None of this, I hasten to point out, should be construed as an attack on Americans per se – most USA-born folks I’ve ever met have been perfectly decent people, and their motivation and drive to better themselves (in whatever way they define that) is probably a lot stronger than that of the UK; M’colleague once pointed out the difference between the UK and the USA thus: “In the UK, if people see a Ferrari drive by, they’ll sneer at the rich swine. In the USA, people see a Ferrari drive by and decide they’ll work hard and buy one with the money they’ve earned”. A simplification, yes, but it’s certainly a difference that I’ve seen for myself, and it’s an admirable one. My point is, the american people deserve a better figurehead than they’ve recently had. Whilst I had serious reservations about John McCain’s running mate, the man himself seemed more plausible than Bush (when he spoke about war, he actually knew what he was talking about) – then again, even though he wasn’t elected President, he seems to be otherwise employed, playing Colonel Tigh in Battlestar Galactica.

Lots of words here on this subject, but for those of you who prefer political issues in numerical form, I’d urge you to have a look at the summary of the Bush era created by the US-based Magazine Harpers, which can be seen here. I would politely draw your attention to the amount of time he spent on, or en route to, holiday.
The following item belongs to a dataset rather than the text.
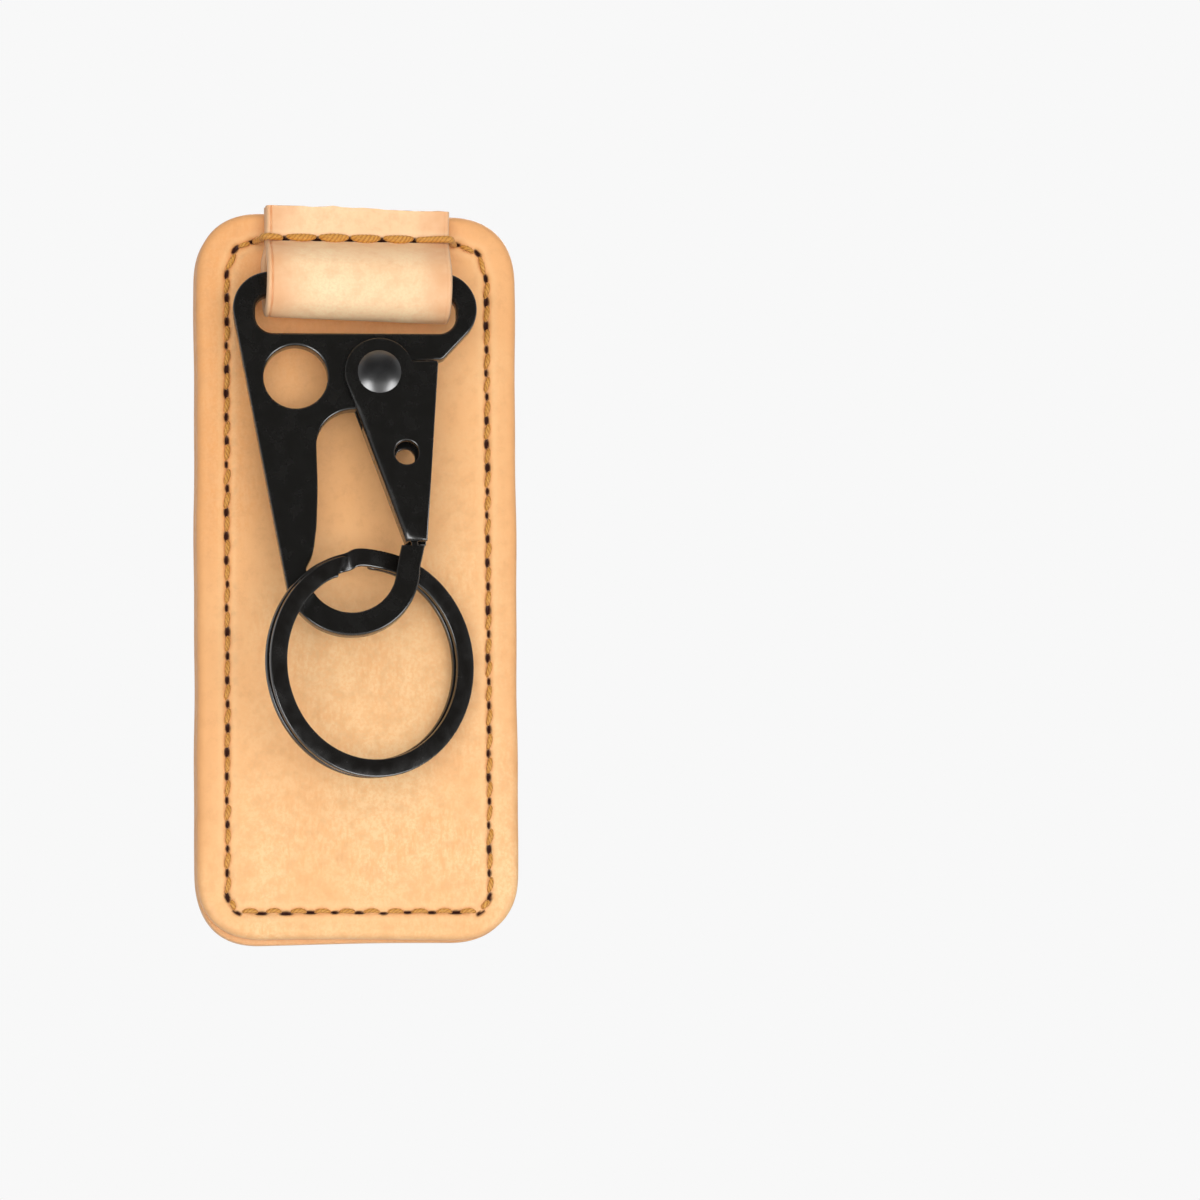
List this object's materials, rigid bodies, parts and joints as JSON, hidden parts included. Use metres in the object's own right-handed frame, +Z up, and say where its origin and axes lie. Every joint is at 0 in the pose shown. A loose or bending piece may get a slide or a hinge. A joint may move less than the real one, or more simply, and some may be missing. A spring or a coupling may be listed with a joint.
{
  "type": "key holder clip",
  "caption": "Leather key holder with a spring belt clip behind, and a strap loop in front that carries a snap hook with a sprung gate and a split ring.",
  "frame": {"origin": "under the belt clip's top bend, where a belt's top edge seats, at the middle of the clip's width", "axes": "+X to the wearer's left, which is the picture's right, -Y out of the front face, +Z up"},
  "size_m": [0.0429, 0.0254, 0.0981],
  "materials": {
    "pad_leather": "natural vegetable-tanned leather, smooth grain, burnished edges",
    "strap_leather": "natural leather strap, creased and lighter than the pad",
    "top_thread": "waxed thread, golden brown",
    "bobbin_thread": "waxed thread, pale beige",
    "hook_black": "satin black",
    "rivet_black": "glossy black dome",
    "ring_black": "satin black, bare at the ends",
    "clip_black": "satin black spring steel",
    "spring_steel": "drawn wire"
  },
  "bodies": {
    "pad": {"front_panel": "pad_leather", "back_panel": "pad_leather", "top_thread": "top_thread", "bobbin_thread": "bobbin_thread", "strap_anchor": "strap_leather", "belt_clip_base": "clip_black"},
    "loop": {"strap_loop": "strap_leather"},
    "hook": {"hook_frame": "hook_black", "gate_rivet": "rivet_black", "gate_spring": "spring_steel"},
    "gate": {"gate_lever": "hook_black"},
    "ring": {"split_ring": "ring_black"},
    "clip_leaf": {"belt_clip_leaf": "clip_black"}
  },
  "joints": [
    {"name": "loop_lift", "type": "hinge", "parent": "pad", "child": "loop", "pos_m": [0.0009, -0.0129, 0.00285], "axis": [-1, 0, 0], "range_deg": [0, 35]},
    {"name": "hook_swing", "type": "hinge", "parent": "loop", "child": "hook", "pos_m": [0.00115, -0.0143, -0.00315], "axis": [-0.9976, 0.0698, 0], "range_deg": [0, 145]},
    {"name": "gate_open", "type": "hinge", "parent": "hook", "child": "gate", "pos_m": [0.00323, -0.01541, -0.01531], "axis": [0.0695, 0.9945, -0.0785], "range_deg": [0, 22], "stiffness_Nm_per_rad": 0.01, "springref_deg": -22.92, "deforming": ["gate_spring"]},
    {"name": "ring_turn", "type": "hinge", "parent": "hook", "child": "ring", "pos_m": [0.00181, -0.01652, -0.05395], "axis": [-0.342, 0.9397, 0], "continuous": true},
    {"name": "clip_flex", "type": "hinge", "parent": "pad", "child": "clip_leaf", "pos_m": [0, 0.0028, -0.0018], "axis": [1, 0, 0], "range_deg": [0, 8], "stiffness_Nm_per_rad": 1, "springref_deg": -2.29}
  ]
}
Speaking of things on the newsstands, the picture accompanying this post is the ‘variant cover’ of the current issue of Amazing Spider-Man, featuring President-as-of-tomorrow Obama. There’s been quite a bit of news coverage of this, for some reason, and when I went to my comic shop of choice the other day, I asked if they’d had much call for it. The chap behind the counter said yes, they had, but as it was a limited edition item, they’d run out almost immediately. “Quite a few people seemed to be buying it as a historic thing,” he said, “to note the event”. We agreed this was odd, as people could buy something a bit more immediately relevant, such as the newspaper that comes out that day. Or that week’s Time magazine. Though probably not, I’d like to think, the plate.